Only the lines from the one containing "glass_tube();" down to the one containing "zip(*points))), Vector(map(max, zip(*points)))" should be printed, exactly as they stand, ends included.

================

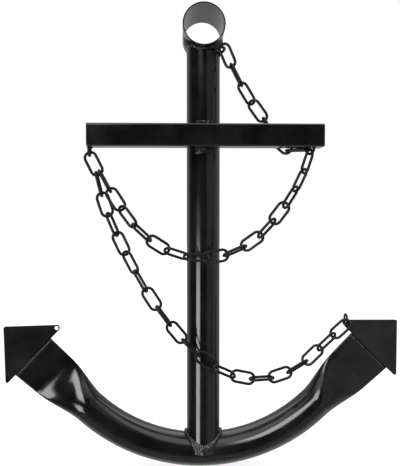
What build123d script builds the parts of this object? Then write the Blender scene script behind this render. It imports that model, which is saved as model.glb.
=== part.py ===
from build123d import *
import math
import os

# Boat anchor of welded steel tube with two triangular flukes and hanging chain.
# Millimetres. The shank's axis and the head ring's bore axis cross at the origin,
# +Z is up, +X runs along the crossbar, and the crossbar is on the -Y side (the front).

# Shank and head ring
TUBE_D = 48.3
TUBE_WALL = 1.65
RING_D = 60.3
RING_WALL = 1.65
RING_LENGTH = 92.0
RING_SET_BACK = 11.0

# Crossbar: square tube welded across the front of the shank
BAR_SIZE = 31.75
BAR_WALL = 2.0
BAR_CORNER = 3.0
BAR_LENGTH = 328.5
BAR_OFFSET = 2.0
BAR_TOP_Z = -141.3
ROOT_GAP = 0.1
CAP_THICKNESS = 3.0

# Arm: round tube bent to an arc, its straight ends pressed flat
ARM_RADIUS = 242.8
ARM_CENTRE_Z = -372.3
ARM_HALF_ANGLE = 43.0
ARM_STRAIGHT = 74.0
ARM_FLARE = 70.0
ARM_TILT = -0.72
ARM_SHIFT = -2.5
FOOT_SPAN = 40.0
FLAT_THICKNESS = 2 * TUBE_WALL
FLAT_START_WIDTH = 71.8
FLAT_END_WIDTH = 76.2
FLAT_LENGTH = 39.0
FLAT_OVERLAP = 17.0

# Flukes: right-angled plates on the front of the arm's flat ends
FLUKE_THICKNESS = 3.2
FLUKE_OUTER_X = 289.5
FLUKE_TOP_Z = -427.0
FLUKE_INNER_X = 213.0
FLUKE_BOTTOM_Z = -509.5
FLUKE_CORNER = 2.5
FLUKE_HOLE_D = 6.0
FLUKE_HOLE_RIM = 4.6
FLUKE_TOE = 0.9

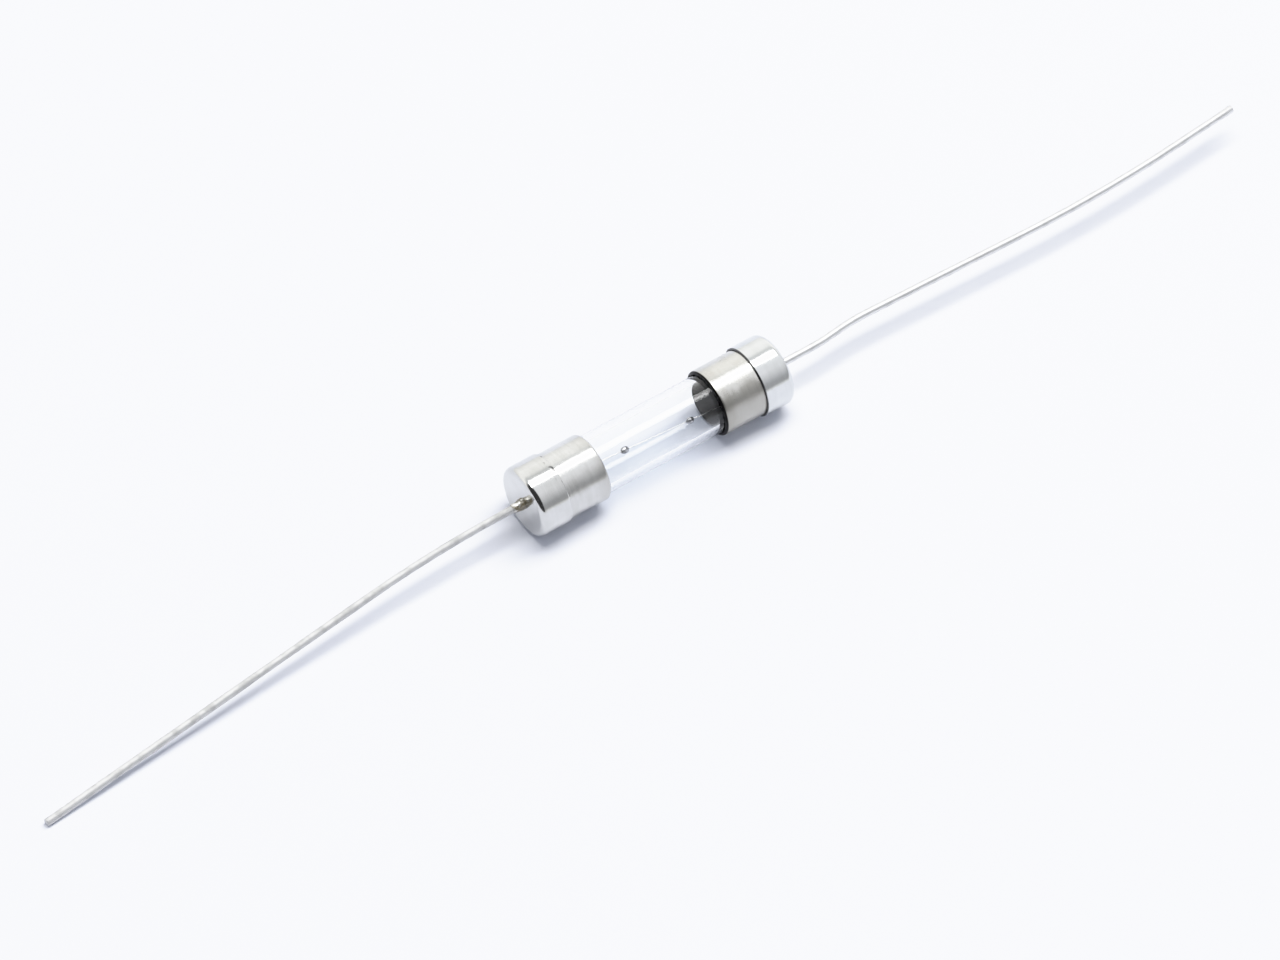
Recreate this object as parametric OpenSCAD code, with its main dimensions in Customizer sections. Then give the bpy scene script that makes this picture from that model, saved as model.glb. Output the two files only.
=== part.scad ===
// Glass cartridge fuse with axial wire leads.
// X runs along the fuse, from the left lead to the right lead, and Z is up.
// The origin is the middle of the glass tube, on its axis.
// The fuse lies on a level surface: both lead caps and the tip of the left lead touch it.

/* [Glass tube] */
// Outside diameter of the glass tube
glass_d = 4.6; // [4:0.1:8]
// Wall thickness of the glass tube
glass_wall = 0.55; // [0.3:0.05:1]
// Length of the glass tube
glass_length = 19; // [14:0.5:36]

/* [End caps] */
// Gap all round between the glass and an end cap
glass_gap = 0.05; // [0.02:0.01:0.2]
// Wall and floor thickness of an end cap
end_cap_wall = 0.25; // [0.15:0.05:0.5]
// Length of an end cap, from its rim to its outer face
end_cap_length = 5; // [3:0.25:6.5]
// Radius of an end cap's outer edge
end_cap_round = 0.3; // [0.1:0.05:0.6]

/* [Lead caps] */
// Gap all round between an end cap and the lead cap pressed over it
lead_cap_gap = 0.02; // [0.01:0.01:0.1]
// Wall thickness of a lead cap
lead_cap_wall = 0.14; // [0.1:0.01:0.3]
// Floor thickness of a lead cap
lead_cap_floor = 0.3; // [0.15:0.05:0.6]
// Length of a lead cap, from its rim to its outer face
lead_cap_length = 2.5; // [1.5:0.25:4]
// Radius of a lead cap's outer edge
lead_cap_round = 0.45; // [0.2:0.05:0.8]

/* [Leads] */
// Diameter of the lead wire
wire_d = 0.6; // [0.4:0.05:1]
// Diameter of the flat head that holds a lead inside its lead cap
head_d = 2.4; // [1.5:0.1:4]
// Thickness of a lead's head
head_thickness = 0.5; // [0.2:0.05:1]
// Gap all round between a lead and the hole in its lead cap
lead_hole_gap = 0.03; // [0.01:0.01:0.1]
// Length of the straight stretch at the left lead's tip
left_tip_length = 28.4; // [10:0.2:40]
// Length of the straight stretch at the right lead's tip
right_tip_length = 5.6; // [2:0.2:20]

/* [Solder] */
// Thickness of the solder between an end cap and a lead's head
head_solder_thickness = 0.17; // [0.05:0.01:0.4]
// Diameter of the solder between an end cap and a lead's head
head_solder_d = 3.2; // [1.5:0.1:4]
// Thickness of the solder between the glass and an end cap's floor
plug_flange = 0.25; // [0.1:0.05:0.5]
// Depth that the solder plug reaches into the glass tube
plug_depth = 0.8; // [0.4:0.1:2]
// Gap all round between the solder plug and the metal or glass it set against
plug_gap = 0.02; // [0.01:0.01:0.1]
// Depth of the hollow in the solder plug's inner face
plug_dish = 0.2; // [0.1:0.05:0.3]
// Width of the solder fillet's foot round a lead, where the lead leaves its lead cap
fillet_width = 0.25; // [0.1:0.05:0.7]
// Length of the solder fillet along the lead
fillet_length = 0.9; // [0.3:0.1:2]

/* [Fuse element] */
// Diameter of the fuse element wire
element_d = 0.06; // [0.03:0.01:0.2]
// Diameter of a solder bead on the fuse element
bead_d = 0.5; // [0.3:0.05:0.8]
// Length of a solder bead along the fuse element
bead_length = 0.7; // [0.4:0.05:1]
// Distance of the left bead from the middle of the fuse
left_bead_offset = 2.25; // [1:0.25:4]
// Distance of the right bead from the middle of the fuse
right_bead_offset = 3.25; // [1:0.25:4]

/* [Hidden] */

// Radii, from the inside out
wire_r = wire_d / 2;
glass_r = glass_d / 2;
bore_r = glass_r - glass_wall;
end_cap_inner_r = glass_r + glass_gap;
end_cap_r = end_cap_inner_r + end_cap_wall;
lead_cap_inner_r = end_cap_r + lead_cap_gap;
lead_cap_r = lead_cap_inner_r + lead_cap_wall;

// Distances from the middle of the fuse to the faces across its axis
glass_end = glass_length / 2;
end_cap_floor = glass_end + plug_flange;
end_cap_end = end_cap_floor + end_cap_wall;
head_start = end_cap_end + head_solder_thickness;
head_end = head_start + head_thickness;
lead_cap_end = head_end + lead_cap_floor;
plug_start = glass_end - plug_depth;

// The fuse element runs straight, a little askew: its ends are [Y, Z] at each solder plug
element_end = (plug_start + end_cap_floor) / 2;
element_left = [0.25, 0.25];
element_right = [-0.6, -0.6];

// The left lead leaves its lead cap straight, then bends once, down and towards -Y.
// The bend is the one that brings the tip this far to the side and down to the surface.
left_straight = 1.5;
left_bend_r = 110;
left_side = 2.87;
left_drop = lead_cap_r - wire_r;
left_reach = norm([left_side, left_drop]);
left_bend = atan2(left_bend_r, left_tip_length)
  + asin((left_reach - left_bend_r) / norm([left_tip_length, left_bend_r]));
left_turn = 180 + atan2(left_drop, left_side);

// A lead's route is rows of straight length, then bend radius, bend angle, and the way
// that the bend turns: 0 is towards +Y and 180 is towards -Y. The last row has no bend.
left_route = [[left_straight, left_bend_r, left_bend, left_turn], [left_tip_length, 0, 0, 0]];
right_route = [[3.3, 12, 6.5, 0], [1.3, 18, 8.3, 180], [13.4, 115, 7.2, 0], [right_tip_length, 0, 0, 0]];
// The wire draws thinner by this much in a bend, and its bends run this far into the
// straights, so that the surfaces cross cleanly
bend_neck = 0.002;
bend_bite = 0.1;

// How much each cut runs past the face it opens
past = 1;
body_fn = 128;
wire_fn = 48;
bend_fn = 720;

// Turns a profile drawn as [radius, distance along X] round the X axis
module turned(fn = body_fn) {
  rotate([0, 90, 0]) rotate_extrude($fn = fn) children();
}

module rod(start, length, r, fn = body_fn) {
  translate([start, 0, 0]) rotate([0, 90, 0]) cylinder(h = length, r = r, $fn = fn);
}

// A disc's profile from start to end, with its edge at end rounded
module rounded_profile(start, end, r, edge) {
  difference() {
    translate([0, start]) square([r, end - start]);
    difference() {
      translate([r - edge, end - edge]) square(edge + past);
      translate([r - edge, end - edge]) circle(r = edge, $fn = body_fn);
    }
  }
}

// Straight rods joined by round bends. Each bend ends a little inside the next rod.
module bent_wire(route, row = 0) {
  length = route[row][0];
  bend_r = route[row][1];
  bend = route[row][2];
  turn = route[row][3];
  rod(0, length, wire_r, wire_fn);
  if (row < len(route) - 1) {
    bite = asin(bend_bite / bend_r);
    translate([length, 0, 0]) rotate([turn, 0, 0]) {
      translate([0, bend_r, 0]) rotate([0, 0, -90 - bite])
        rotate_extrude(angle = bend + 2 * bite, $fn = bend_fn)
          translate([bend_r, 0]) circle(r = wire_r - bend_neck, $fn = wire_fn);
      translate([bend_r * sin(bend), bend_r * (1 - cos(bend)), 0])
        rotate([0, 0, bend]) rotate([-turn, 0, 0]) bent_wire(route, row + 1);
    }
  }
}

// A cup with a square inner corner, so its outer edge can be no rounder than its wall allows
module end_cap() {
  rim = end_cap_end - end_cap_length;
  edge = min(end_cap_round, 3 * end_cap_wall);
  difference() {
    turned() rounded_profile(rim, end_cap_end, end_cap_r, edge);
    rod(rim - past, end_cap_floor - rim + past, end_cap_inner_r);
  }
}

// A drawn cup, round inside its corner as well, with a hole for the lead in its floor
module lead_cap() {
  rim = lead_cap_end - lead_cap_length;
  inner_round = max(lead_cap_round - lead_cap_wall, 0.05);
  difference() {
    turned() rounded_profile(rim, lead_cap_end, lead_cap_r, lead_cap_round);
    turned() rounded_profile(rim - past, head_end, lead_cap_inner_r, inner_round);
    rod(head_start, lead_cap_end - head_start + past, wire_r + lead_hole_gap, wire_fn);
  }
}

// The wire starts inside its head, so the two are one solid
module lead(route) {
  rod(head_start, head_thickness, head_d / 2);
  rod(head_start + head_thickness / 2, lead_cap_end - head_end + head_thickness, wire_r, wire_fn);
  translate([lead_cap_end, 0, 0]) bent_wire(route);
}

// A cone of solder round the lead, down to a thin edge at its outer end
module lead_solder() {
  edge = 0.03;
  translate([lead_cap_end, 0, 0]) turned() polygon([
    [wire_r, 0],
    [wire_r + fillet_width, 0],
    [wire_r + edge, fillet_length],
    [wire_r, fillet_length]
  ]);
}

module head_solder() {
  rod(end_cap_end, head_solder_thickness, head_solder_d / 2);
}

// Solder that fills an end cap's floor and a short way of the glass bore, with a dished face
module plug_solder() {
  dish_r = bore_r - 2 * plug_gap;
  sphere_r = (dish_r * dish_r + plug_dish * plug_dish) / (2 * plug_dish);
  difference() {
    union() {
      rod(plug_start, end_cap_floor - plug_start, bore_r - plug_gap);
      rod(glass_end, plug_flange, end_cap_inner_r - plug_gap);
    }
    translate([plug_start + plug_dish - sphere_r, 0, 0]) sphere(r = sphere_r, $fn = body_fn);
  }
}

// Lays its children, drawn along X, on the fuse element's line, at a distance along the fuse
module on_element(x) {
  share = (x + element_end) / (2 * element_end);
  slope = (element_right - element_left) / (2 * element_end);
  place = element_left + (element_right - element_left) * share;
  translate([x, place[0], place[1]])
    rotate([0, -atan(slope[1]), atan(slope[0])]) children();
}

module element_wire(d) {
  on_element(0) rod(-element_end, 2 * element_end, d / 2, wire_fn);
}

// A bead is a short barrel that narrows towards both ends, with the wire through its bore
module bead(x) {
  half = bead_length / 2;
  neck = element_d;
  on_element(x) turned() polygon([
    [element_d / 2, -half],
    [neck, -half],
    [bead_d / 2, -half / 3],
    [bead_d / 2, half / 3],
    [neck, half],
    [element_d / 2, half]
  ]);
}

module glass_tube() {
  color("lightcyan", 0.4) difference() {
    rod(-glass_end, glass_length, glass_r);
    rod(-glass_end - past, glass_length + 2 * past, bore_r);
  }
}

module left_end_cap() {
  color("gainsboro") mirror([1, 0, 0]) end_cap();
}

module right_end_cap() {
  color("gainsboro") end_cap();
}

module left_lead_cap() {
  color("silver") mirror([1, 0, 0]) lead_cap();
}

module right_lead_cap() {
  color("silver") lead_cap();
}

module left_lead() {
  color("lightgray") mirror([1, 0, 0]) lead(left_route);
}

module right_lead() {
  color("lightgray") lead(right_route);
}

module left_lead_solder() {
  color("rosybrown") mirror([1, 0, 0]) lead_solder();
}

module right_lead_solder() {
  color("darkgray") lead_solder();
}

module left_head_solder() {
  color("darkgray") mirror([1, 0, 0]) head_solder();
}

module right_head_solder() {
  color("darkgray") head_solder();
}

module left_plug_solder() {
  color("darkgray") difference() {
    mirror([1, 0, 0]) plug_solder();
    element_wire(element_d);
  }
}

module right_plug_solder() {
  color("darkgray") difference() {
    plug_solder();
    element_wire(element_d);
  }
}

module fuse_element() {
  color("dimgray") element_wire(element_d);
}

module left_bead() {
  color("slategray") bead(-left_bead_offset);
}

module right_bead() {
  color("slategray") bead(right_bead_offset);
}

glass_tube();
left_end_cap();
right_end_cap();
left_lead_cap();
right_lead_cap();
left_lead();
right_lead();
left_lead_solder();
right_lead_solder();
left_head_solder();
right_head_solder();
left_plug_solder();
right_plug_solder();
fuse_element();
left_bead();
right_bead();
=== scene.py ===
# %% [markdown]
# # A glass cartridge fuse with a wire lead at each end
# The fuse is a glass tube closed by two nickel-plated end caps. A thin fuse element with two solder
# beads runs through the tube. Over each end cap sits a second, shorter cap that carries a soldered lead.
# The CAD frame holds every size. This file keeps those sizes and adds what a CAD model leaves out: rounded
# and slightly dented sheet metal, drawn glass, wetted solder, and the finish of each metal.

# %% Load the CAD frame
import math

import bmesh
import bpy
from mathutils import Matrix, Vector


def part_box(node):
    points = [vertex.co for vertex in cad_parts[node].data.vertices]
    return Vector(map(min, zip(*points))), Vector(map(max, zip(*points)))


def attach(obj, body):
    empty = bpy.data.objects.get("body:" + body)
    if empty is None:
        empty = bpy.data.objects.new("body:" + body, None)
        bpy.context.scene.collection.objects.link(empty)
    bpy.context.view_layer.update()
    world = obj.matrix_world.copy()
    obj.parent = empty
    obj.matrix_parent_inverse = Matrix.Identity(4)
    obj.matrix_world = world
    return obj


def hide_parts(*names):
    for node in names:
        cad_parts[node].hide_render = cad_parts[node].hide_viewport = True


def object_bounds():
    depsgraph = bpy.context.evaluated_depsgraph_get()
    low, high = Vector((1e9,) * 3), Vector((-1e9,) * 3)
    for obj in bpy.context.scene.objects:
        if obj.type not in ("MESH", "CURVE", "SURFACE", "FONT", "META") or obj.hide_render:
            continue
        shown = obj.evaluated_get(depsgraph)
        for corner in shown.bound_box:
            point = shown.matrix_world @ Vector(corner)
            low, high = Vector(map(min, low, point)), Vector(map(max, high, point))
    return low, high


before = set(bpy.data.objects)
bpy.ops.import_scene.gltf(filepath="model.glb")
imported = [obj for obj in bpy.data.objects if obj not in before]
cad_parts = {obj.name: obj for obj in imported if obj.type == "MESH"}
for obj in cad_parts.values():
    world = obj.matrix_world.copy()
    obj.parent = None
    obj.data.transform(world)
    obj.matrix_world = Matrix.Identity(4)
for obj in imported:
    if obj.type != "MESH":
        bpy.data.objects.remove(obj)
cad_low, cad_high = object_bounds()
MM = 0.001


def span(node):
    """Lowest and highest corner of a CAD node, in millimetres."""
    low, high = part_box(node)
    return low / MM, high / MM


print("CAD box in mm:", [round(v / MM, 2) for v in cad_low], [round(v / MM, 2) for v in cad_high])

# %% [markdown]
# ## The camera
# A small object is shown from well back with a long lens, so that its two ends have almost the same scale.
# The camera could be placed by its coordinates. It is placed here by the turn and height that it looks
# from, since those are what a person behind it chooses. It stands to the left and looks down steeply.

# %% Camera
camera_turn = math.radians(-34.63)
camera_rise = math.radians(51.90)
camera_distance = 569.8
aim_point = Vector((-2.86, -2.98, 0))
towards_camera = Vector((
    math.sin(camera_turn) * math.cos(camera_rise),
    -math.cos(camera_turn) * math.cos(camera_rise),
    math.sin(camera_rise),
))
bpy.ops.object.select_all(action="DESELECT")
bpy.ops.object.camera_add(
    location=(aim_point + towards_camera * camera_distance) * MM,
    rotation=towards_camera.to_track_quat("Z", "Y").to_euler(),
)
camera = bpy.context.object
camera.name = "camera"
camera.data.lens = 225
camera.data.sensor_width = 36
camera.data.clip_start = 10 * MM
camera.data.clip_end = 20
bpy.context.scene.camera = camera
print("camera at", [round(v, 4) for v in camera.location])

# %% [markdown]
# ### Exposure
# A white table is usually exposed until it is nearly burnt out. A plain view would cut it off at pure white
# and lose the edges of the shadows. A tone curve with a soft shoulder does what film does: middle greys
# stay as they are, and everything brighter is pressed together just below white.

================

--- The solution ---
glass_tube();
left_end_cap();
right_end_cap();
left_lead_cap();
right_lead_cap();
left_lead();
right_lead();
left_lead_solder();
right_lead_solder();
left_head_solder();
right_head_solder();
left_plug_solder();
right_plug_solder();
fuse_element();
left_bead();
right_bead();
=== scene.py ===
# %% [markdown]
# # A glass cartridge fuse with a wire lead at each end
# The fuse is a glass tube closed by two nickel-plated end caps. A thin fuse element with two solder
# beads runs through the tube. Over each end cap sits a second, shorter cap that carries a soldered lead.
# The CAD frame holds every size. This file keeps those sizes and adds what a CAD model leaves out: rounded
# and slightly dented sheet metal, drawn glass, wetted solder, and the finish of each metal.

# %% Load the CAD frame
import math

import bmesh
import bpy
from mathutils import Matrix, Vector


def part_box(node):
    points = [vertex.co for vertex in cad_parts[node].data.vertices]
    return Vector(map(min, zip(*points))), Vector(map(max, zip(*points)))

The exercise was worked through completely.